Online-Redaktion: Welche Chancen sieht das Forum Bildung Digitalisierung im Ganztag?
Müller-Eiselt: Allein schon die Tatsache, dass der Ganztag das tragende Thema unserer Tagung mit der KMK im vergangenen Jahr war, zeigt, welche Potenziale wir im Ganztagsausbau fürs Lehren und Lernen mit digitalen Medien sehen und welche in ihm stecken. Dabei bietet die Einbindung außerschulischer Partnerinnen und Partner besondere Chancen. Sie können dazu beitragen, dass motivierendes und vernetztes Lernen, möglicherweise sogar über Schulgrenzen hinweg, ermöglicht wird. Unsere Vision ist eine Schule, in der die Potenziale digitaler Medien für Pädagogik und Didaktik systematisch erschlossen, genutzt und ausgeschöpft werden. Wir sind überzeugt, dass digitale Bildung einen Beitrag dazu leisten kann, pädagogische Herausforderungen zu meistern. Und wir möchten Teilhabe und Bildungsgerechtigkeit stärken. Das ermöglicht der Ganztag in besonderem Maße.

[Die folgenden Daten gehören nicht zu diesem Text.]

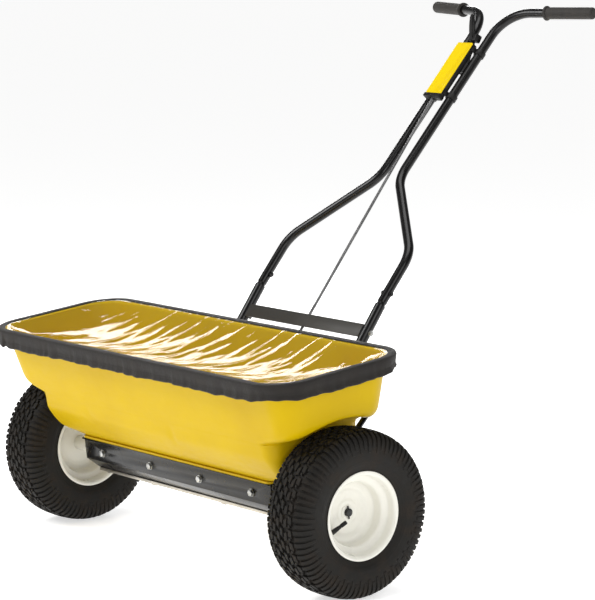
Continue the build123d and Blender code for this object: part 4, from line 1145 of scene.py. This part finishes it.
    def edge_line(self) -> list[tuple[Vector, Vector, float]]:
        """Return points evenly round the lip's edge, each with its outward direction and a share of corner."""
        flat_x, flat_y = self.half_length - self.round, self.half_depth - self.round
        arc = math.pi / 2 * self.round
        runs = (2 * flat_x, arc, 2 * flat_y, arc) * 2
        count = round(sum(runs) / self.spacing)
        line = []
        for k in range(count):
            left, leg = sum(runs) * k / count, 0
            while left > runs[leg]:
                left -= runs[leg]
                leg += 1
            quarter, on_arc = divmod(leg, 2)
            turn = math.pi / 2 * (quarter - 1)
            if on_arc:
                angle = turn + left / self.round
                centre = ((flat_x, -flat_y), (flat_x, flat_y), (-flat_x, flat_y), (-flat_x, -flat_y))[quarter]
                out = Vector((math.cos(angle), math.sin(angle), 0))
                line.append((Vector((*centre, 0)) + out * self.round, out, math.sin(2 * left / self.round)))
            else:
                out = Vector((math.cos(turn), math.sin(turn), 0))
                start = ((-flat_x, -self.half_depth), (self.half_length, -flat_y),
                         (flat_x, self.half_depth), (-self.half_length, flat_y))[quarter]
                line.append((Vector((*start, 0)) + Vector((-out.y, out.x, 0)) * left, out, 0.0))
        return line

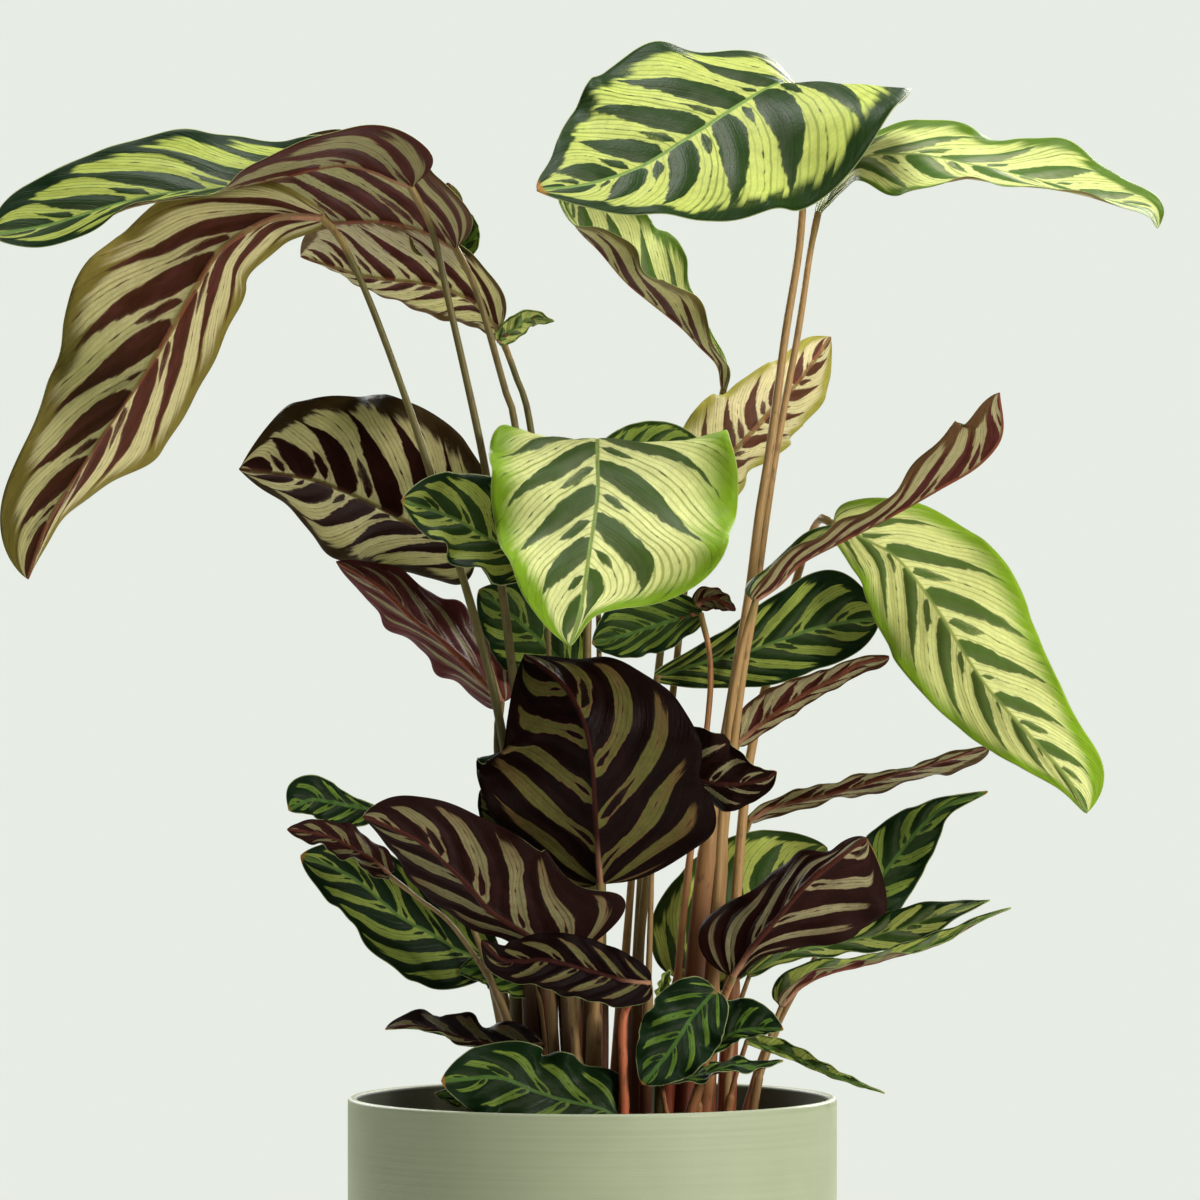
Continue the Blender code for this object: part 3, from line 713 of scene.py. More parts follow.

Online-Redaktion: Die digitale Entwicklung schreitet extrem schnell voran. Stichwort KI, Künstliche Intelligenz.
Müller-Eiselt: KI wird die Kultur an unseren Schulen erheblich verändern. Sie steht letztlich exemplarisch für die rasante Veränderung der Gesellschaft und damit auch der Bildungseinrichtungen. Ich verstehe, dass das Thema trotz vieler didaktischer Potenziale in den Schulen Sorgen auslöst, beispielsweise, wenn es um die Frage geht, was Schülerinnen und Schüler selbst erarbeitet haben. Doch die Konsequenz kann wie schon bei anderen Innovationen nicht sein, KI zu verteufeln und aus der Schule zu verbannen. Die Realität wird sein und ist es auch schon, dass Schülerinnen und Schüler sie intensiv nutzen. Folglich benötigen wir beispielsweise eine andere Prüfungskultur. Dass die Ständige Wissenschaftliche Kommission der Kultusministerkonferenz kürzlich nützliche Empfehlungen zum Einsatz von Sprachmodellen mit Künstlicher Intelligenz in Schulen vorgelegt hat, ist daher ein wichtiger und richtiger Schritt.
Online-Redaktion: Vielen Dank für das Interview!